Stated goal =>
Everything in the listing should be restated word for word.

Modeling code records =>

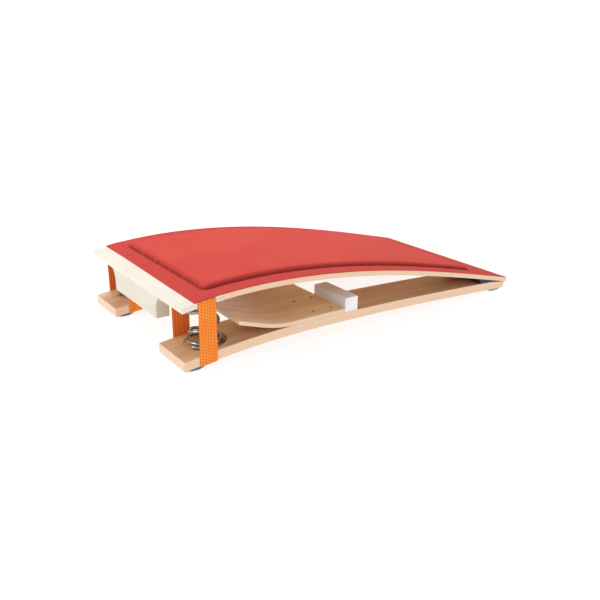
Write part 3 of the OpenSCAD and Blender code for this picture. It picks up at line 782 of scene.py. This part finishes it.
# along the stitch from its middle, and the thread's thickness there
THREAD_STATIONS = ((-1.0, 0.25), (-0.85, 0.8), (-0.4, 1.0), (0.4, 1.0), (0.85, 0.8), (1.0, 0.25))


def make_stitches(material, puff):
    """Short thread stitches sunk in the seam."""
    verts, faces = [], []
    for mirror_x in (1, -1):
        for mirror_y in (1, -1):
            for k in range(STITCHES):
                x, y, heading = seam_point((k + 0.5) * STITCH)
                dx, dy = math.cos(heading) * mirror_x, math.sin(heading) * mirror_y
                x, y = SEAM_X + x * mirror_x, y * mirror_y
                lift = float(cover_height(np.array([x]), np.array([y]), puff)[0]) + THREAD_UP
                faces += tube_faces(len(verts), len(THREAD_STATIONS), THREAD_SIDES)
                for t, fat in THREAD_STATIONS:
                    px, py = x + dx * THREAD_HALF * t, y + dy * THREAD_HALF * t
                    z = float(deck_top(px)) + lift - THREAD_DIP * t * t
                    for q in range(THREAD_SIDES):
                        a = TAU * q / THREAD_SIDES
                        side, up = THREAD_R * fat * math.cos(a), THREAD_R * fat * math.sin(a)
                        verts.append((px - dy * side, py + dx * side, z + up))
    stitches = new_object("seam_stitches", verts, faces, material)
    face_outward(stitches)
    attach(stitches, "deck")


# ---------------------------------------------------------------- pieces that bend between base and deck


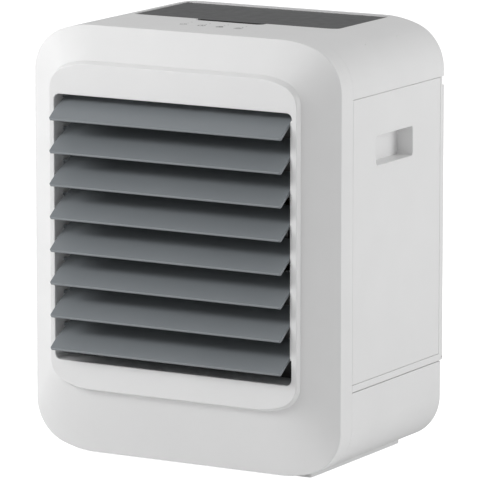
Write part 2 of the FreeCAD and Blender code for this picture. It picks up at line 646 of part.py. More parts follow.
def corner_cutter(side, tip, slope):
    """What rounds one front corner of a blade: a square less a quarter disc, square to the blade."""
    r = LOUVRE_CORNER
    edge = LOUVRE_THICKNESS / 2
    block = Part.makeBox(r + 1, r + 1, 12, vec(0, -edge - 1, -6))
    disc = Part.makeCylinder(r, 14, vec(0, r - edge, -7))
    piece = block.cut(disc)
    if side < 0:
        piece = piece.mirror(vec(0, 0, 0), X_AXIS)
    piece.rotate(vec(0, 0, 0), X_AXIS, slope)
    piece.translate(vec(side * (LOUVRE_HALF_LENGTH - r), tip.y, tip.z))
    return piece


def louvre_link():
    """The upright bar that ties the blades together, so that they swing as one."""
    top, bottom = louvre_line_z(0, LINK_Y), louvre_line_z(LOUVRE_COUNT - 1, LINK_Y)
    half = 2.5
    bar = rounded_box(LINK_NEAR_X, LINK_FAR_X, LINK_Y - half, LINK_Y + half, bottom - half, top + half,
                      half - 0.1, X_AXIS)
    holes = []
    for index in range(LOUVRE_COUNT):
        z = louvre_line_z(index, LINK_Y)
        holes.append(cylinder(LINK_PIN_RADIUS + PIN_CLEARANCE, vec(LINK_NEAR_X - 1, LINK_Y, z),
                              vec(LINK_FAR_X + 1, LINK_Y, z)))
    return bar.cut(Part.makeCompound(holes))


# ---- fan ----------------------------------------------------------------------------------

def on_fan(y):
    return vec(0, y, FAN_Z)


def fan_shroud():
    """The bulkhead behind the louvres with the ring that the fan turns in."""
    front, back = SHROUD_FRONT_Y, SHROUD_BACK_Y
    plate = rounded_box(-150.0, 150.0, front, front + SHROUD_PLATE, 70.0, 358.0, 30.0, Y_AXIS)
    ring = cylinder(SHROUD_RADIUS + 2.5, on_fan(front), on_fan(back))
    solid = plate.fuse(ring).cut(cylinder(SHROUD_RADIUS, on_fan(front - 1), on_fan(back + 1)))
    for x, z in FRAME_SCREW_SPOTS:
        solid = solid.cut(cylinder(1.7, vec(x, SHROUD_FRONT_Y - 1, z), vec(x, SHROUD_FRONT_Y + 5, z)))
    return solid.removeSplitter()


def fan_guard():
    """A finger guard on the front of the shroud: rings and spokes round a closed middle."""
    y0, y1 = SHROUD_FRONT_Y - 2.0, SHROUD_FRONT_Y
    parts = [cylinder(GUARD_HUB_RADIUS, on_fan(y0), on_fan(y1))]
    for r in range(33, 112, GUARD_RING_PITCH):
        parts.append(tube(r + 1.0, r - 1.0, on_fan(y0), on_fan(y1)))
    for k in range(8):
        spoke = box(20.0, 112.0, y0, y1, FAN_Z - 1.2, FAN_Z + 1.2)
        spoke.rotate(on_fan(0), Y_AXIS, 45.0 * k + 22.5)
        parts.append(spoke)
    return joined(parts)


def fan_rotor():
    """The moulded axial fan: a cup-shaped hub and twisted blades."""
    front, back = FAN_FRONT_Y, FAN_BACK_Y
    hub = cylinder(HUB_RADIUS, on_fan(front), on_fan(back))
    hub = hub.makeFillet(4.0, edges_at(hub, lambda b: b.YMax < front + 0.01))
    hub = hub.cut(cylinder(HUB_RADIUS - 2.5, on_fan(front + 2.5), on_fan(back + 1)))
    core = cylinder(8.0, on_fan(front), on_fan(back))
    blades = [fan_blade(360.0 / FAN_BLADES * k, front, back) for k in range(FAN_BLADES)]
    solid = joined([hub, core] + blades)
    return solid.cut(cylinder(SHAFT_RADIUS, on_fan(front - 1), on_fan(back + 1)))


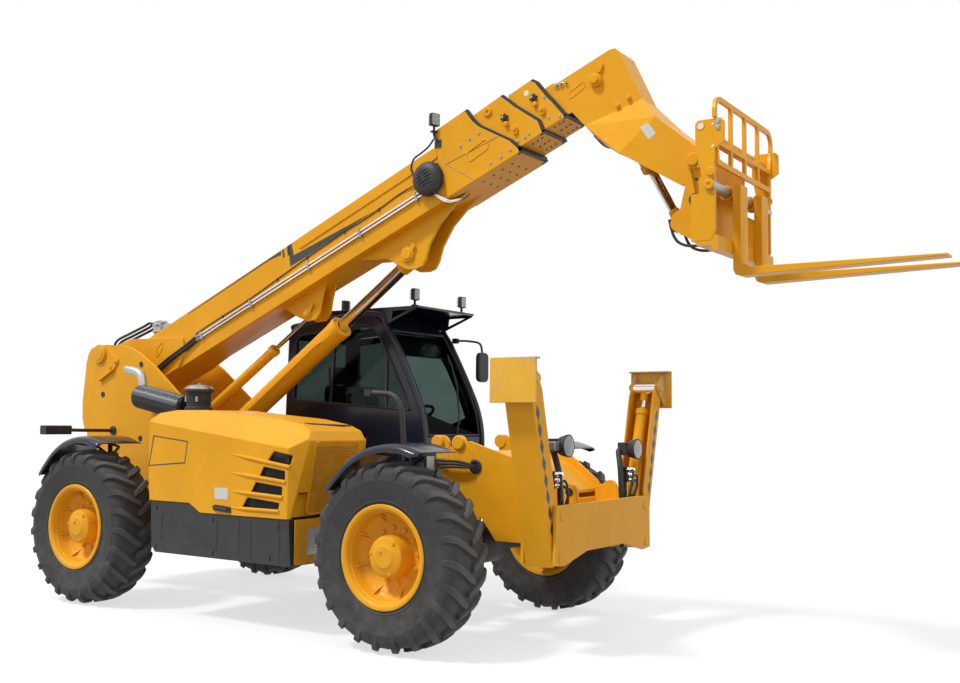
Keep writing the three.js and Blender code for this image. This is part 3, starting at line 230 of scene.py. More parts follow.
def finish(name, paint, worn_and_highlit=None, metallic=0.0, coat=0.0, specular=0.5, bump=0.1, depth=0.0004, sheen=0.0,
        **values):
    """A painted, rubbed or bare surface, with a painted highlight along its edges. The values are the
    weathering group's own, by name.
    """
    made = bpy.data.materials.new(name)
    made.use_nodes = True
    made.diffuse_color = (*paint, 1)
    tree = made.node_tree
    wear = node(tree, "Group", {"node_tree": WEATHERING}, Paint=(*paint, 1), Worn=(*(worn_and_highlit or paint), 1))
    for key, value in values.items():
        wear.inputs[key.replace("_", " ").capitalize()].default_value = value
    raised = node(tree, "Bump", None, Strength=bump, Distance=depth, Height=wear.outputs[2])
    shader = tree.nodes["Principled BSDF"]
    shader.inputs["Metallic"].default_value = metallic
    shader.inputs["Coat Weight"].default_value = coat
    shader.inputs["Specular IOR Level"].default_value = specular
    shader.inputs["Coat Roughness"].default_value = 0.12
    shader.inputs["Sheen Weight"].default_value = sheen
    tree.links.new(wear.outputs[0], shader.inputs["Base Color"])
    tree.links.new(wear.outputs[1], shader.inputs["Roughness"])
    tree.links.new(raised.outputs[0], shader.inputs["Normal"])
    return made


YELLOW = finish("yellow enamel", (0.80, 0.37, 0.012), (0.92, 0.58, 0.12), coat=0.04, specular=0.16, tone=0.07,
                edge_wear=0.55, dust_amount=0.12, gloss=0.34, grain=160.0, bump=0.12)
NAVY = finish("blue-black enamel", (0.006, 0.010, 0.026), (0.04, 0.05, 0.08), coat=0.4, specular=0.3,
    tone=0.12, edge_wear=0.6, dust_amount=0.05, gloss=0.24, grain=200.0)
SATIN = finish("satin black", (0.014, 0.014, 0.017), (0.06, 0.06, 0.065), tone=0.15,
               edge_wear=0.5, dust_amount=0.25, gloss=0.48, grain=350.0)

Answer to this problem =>
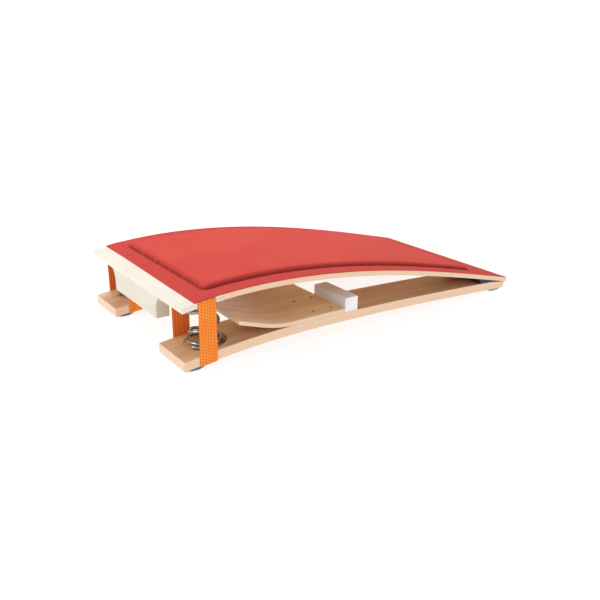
Write part 3 of the OpenSCAD and Blender code for this picture. It picks up at line 782 of scene.py. This part finishes it.
# along the stitch from its middle, and the thread's thickness there
THREAD_STATIONS = ((-1.0, 0.25), (-0.85, 0.8), (-0.4, 1.0), (0.4, 1.0), (0.85, 0.8), (1.0, 0.25))


def make_stitches(material, puff):
    """Short thread stitches sunk in the seam."""
    verts, faces = [], []
    for mirror_x in (1, -1):
        for mirror_y in (1, -1):
            for k in range(STITCHES):
                x, y, heading = seam_point((k + 0.5) * STITCH)
                dx, dy = math.cos(heading) * mirror_x, math.sin(heading) * mirror_y
                x, y = SEAM_X + x * mirror_x, y * mirror_y
                lift = float(cover_height(np.array([x]), np.array([y]), puff)[0]) + THREAD_UP
                faces += tube_faces(len(verts), len(THREAD_STATIONS), THREAD_SIDES)
                for t, fat in THREAD_STATIONS:
                    px, py = x + dx * THREAD_HALF * t, y + dy * THREAD_HALF * t
                    z = float(deck_top(px)) + lift - THREAD_DIP * t * t
                    for q in range(THREAD_SIDES):
                        a = TAU * q / THREAD_SIDES
                        side, up = THREAD_R * fat * math.cos(a), THREAD_R * fat * math.sin(a)
                        verts.append((px - dy * side, py + dx * side, z + up))
    stitches = new_object("seam_stitches", verts, faces, material)
    face_outward(stitches)
    attach(stitches, "deck")


# ---------------------------------------------------------------- pieces that bend between base and deck


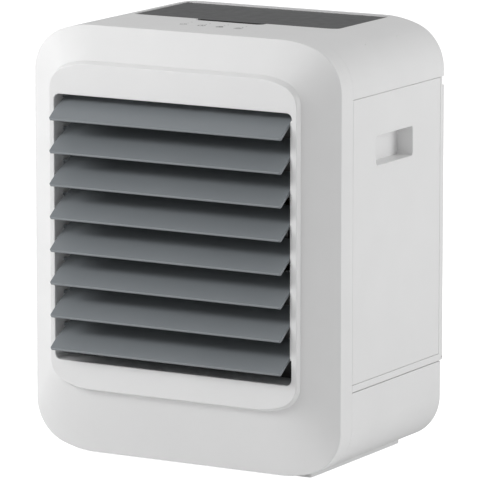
Write part 2 of the FreeCAD and Blender code for this picture. It picks up at line 646 of part.py. More parts follow.
def corner_cutter(side, tip, slope):
    """What rounds one front corner of a blade: a square less a quarter disc, square to the blade."""
    r = LOUVRE_CORNER
    edge = LOUVRE_THICKNESS / 2
    block = Part.makeBox(r + 1, r + 1, 12, vec(0, -edge - 1, -6))
    disc = Part.makeCylinder(r, 14, vec(0, r - edge, -7))
    piece = block.cut(disc)
    if side < 0:
        piece = piece.mirror(vec(0, 0, 0), X_AXIS)
    piece.rotate(vec(0, 0, 0), X_AXIS, slope)
    piece.translate(vec(side * (LOUVRE_HALF_LENGTH - r), tip.y, tip.z))
    return piece


def louvre_link():
    """The upright bar that ties the blades together, so that they swing as one."""
    top, bottom = louvre_line_z(0, LINK_Y), louvre_line_z(LOUVRE_COUNT - 1, LINK_Y)
    half = 2.5
    bar = rounded_box(LINK_NEAR_X, LINK_FAR_X, LINK_Y - half, LINK_Y + half, bottom - half, top + half,
                      half - 0.1, X_AXIS)
    holes = []
    for index in range(LOUVRE_COUNT):
        z = louvre_line_z(index, LINK_Y)
        holes.append(cylinder(LINK_PIN_RADIUS + PIN_CLEARANCE, vec(LINK_NEAR_X - 1, LINK_Y, z),
                              vec(LINK_FAR_X + 1, LINK_Y, z)))
    return bar.cut(Part.makeCompound(holes))


# ---- fan ----------------------------------------------------------------------------------

def on_fan(y):
    return vec(0, y, FAN_Z)


def fan_shroud():
    """The bulkhead behind the louvres with the ring that the fan turns in."""
    front, back = SHROUD_FRONT_Y, SHROUD_BACK_Y
    plate = rounded_box(-150.0, 150.0, front, front + SHROUD_PLATE, 70.0, 358.0, 30.0, Y_AXIS)
    ring = cylinder(SHROUD_RADIUS + 2.5, on_fan(front), on_fan(back))
    solid = plate.fuse(ring).cut(cylinder(SHROUD_RADIUS, on_fan(front - 1), on_fan(back + 1)))
    for x, z in FRAME_SCREW_SPOTS:
        solid = solid.cut(cylinder(1.7, vec(x, SHROUD_FRONT_Y - 1, z), vec(x, SHROUD_FRONT_Y + 5, z)))
    return solid.removeSplitter()


def fan_guard():
    """A finger guard on the front of the shroud: rings and spokes round a closed middle."""
    y0, y1 = SHROUD_FRONT_Y - 2.0, SHROUD_FRONT_Y
    parts = [cylinder(GUARD_HUB_RADIUS, on_fan(y0), on_fan(y1))]
    for r in range(33, 112, GUARD_RING_PITCH):
        parts.append(tube(r + 1.0, r - 1.0, on_fan(y0), on_fan(y1)))
    for k in range(8):
        spoke = box(20.0, 112.0, y0, y1, FAN_Z - 1.2, FAN_Z + 1.2)
        spoke.rotate(on_fan(0), Y_AXIS, 45.0 * k + 22.5)
        parts.append(spoke)
    return joined(parts)


def fan_rotor():
    """The moulded axial fan: a cup-shaped hub and twisted blades."""
    front, back = FAN_FRONT_Y, FAN_BACK_Y
    hub = cylinder(HUB_RADIUS, on_fan(front), on_fan(back))
    hub = hub.makeFillet(4.0, edges_at(hub, lambda b: b.YMax < front + 0.01))
    hub = hub.cut(cylinder(HUB_RADIUS - 2.5, on_fan(front + 2.5), on_fan(back + 1)))
    core = cylinder(8.0, on_fan(front), on_fan(back))
    blades = [fan_blade(360.0 / FAN_BLADES * k, front, back) for k in range(FAN_BLADES)]
    solid = joined([hub, core] + blades)
    return solid.cut(cylinder(SHAFT_RADIUS, on_fan(front - 1), on_fan(back + 1)))


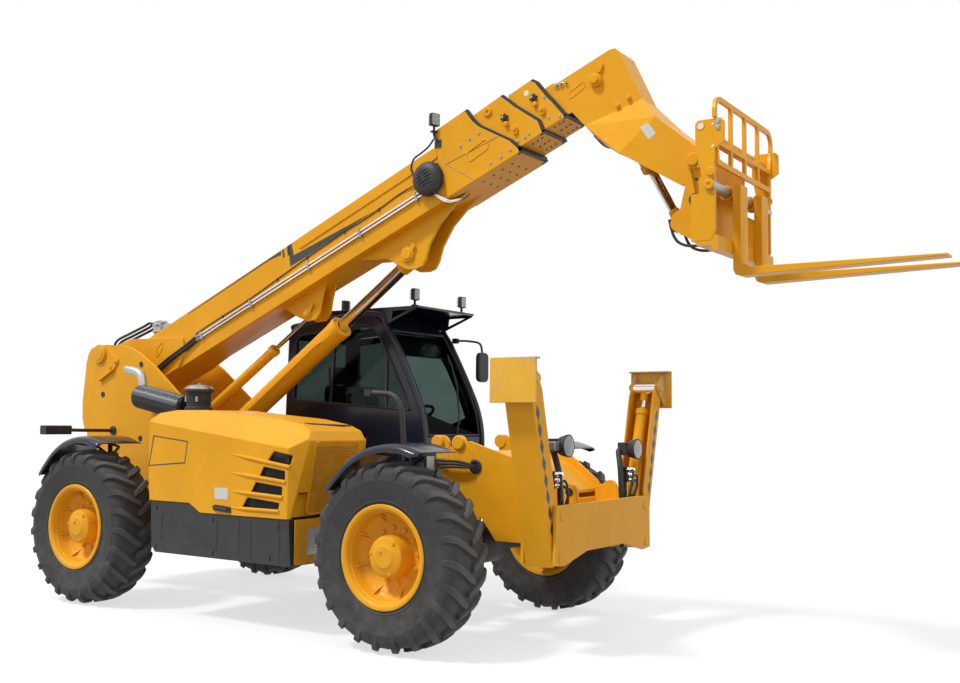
Keep writing the three.js and Blender code for this image. This is part 3, starting at line 230 of scene.py. More parts follow.
def finish(name, paint, worn_and_highlit=None, metallic=0.0, coat=0.0, specular=0.5, bump=0.1, depth=0.0004, sheen=0.0,
        **values):
    """A painted, rubbed or bare surface, with a painted highlight along its edges. The values are the
    weathering group's own, by name.
    """
    made = bpy.data.materials.new(name)
    made.use_nodes = True
    made.diffuse_color = (*paint, 1)
    tree = made.node_tree
    wear = node(tree, "Group", {"node_tree": WEATHERING}, Paint=(*paint, 1), Worn=(*(worn_and_highlit or paint), 1))
    for key, value in values.items():
        wear.inputs[key.replace("_", " ").capitalize()].default_value = value
    raised = node(tree, "Bump", None, Strength=bump, Distance=depth, Height=wear.outputs[2])
    shader = tree.nodes["Principled BSDF"]
    shader.inputs["Metallic"].default_value = metallic
    shader.inputs["Coat Weight"].default_value = coat
    shader.inputs["Specular IOR Level"].default_value = specular
    shader.inputs["Coat Roughness"].default_value = 0.12
    shader.inputs["Sheen Weight"].default_value = sheen
    tree.links.new(wear.outputs[0], shader.inputs["Base Color"])
    tree.links.new(wear.outputs[1], shader.inputs["Roughness"])
    tree.links.new(raised.outputs[0], shader.inputs["Normal"])
    return made


YELLOW = finish("yellow enamel", (0.80, 0.37, 0.012), (0.92, 0.58, 0.12), coat=0.04, specular=0.16, tone=0.07,
                edge_wear=0.55, dust_amount=0.12, gloss=0.34, grain=160.0, bump=0.12)
NAVY = finish("blue-black enamel", (0.006, 0.010, 0.026), (0.04, 0.05, 0.08), coat=0.4, specular=0.3,
    tone=0.12, edge_wear=0.6, dust_amount=0.05, gloss=0.24, grain=200.0)
SATIN = finish("satin black", (0.014, 0.014, 0.017), (0.06, 0.06, 0.065), tone=0.15,
               edge_wear=0.5, dust_amount=0.25, gloss=0.48, grain=350.0)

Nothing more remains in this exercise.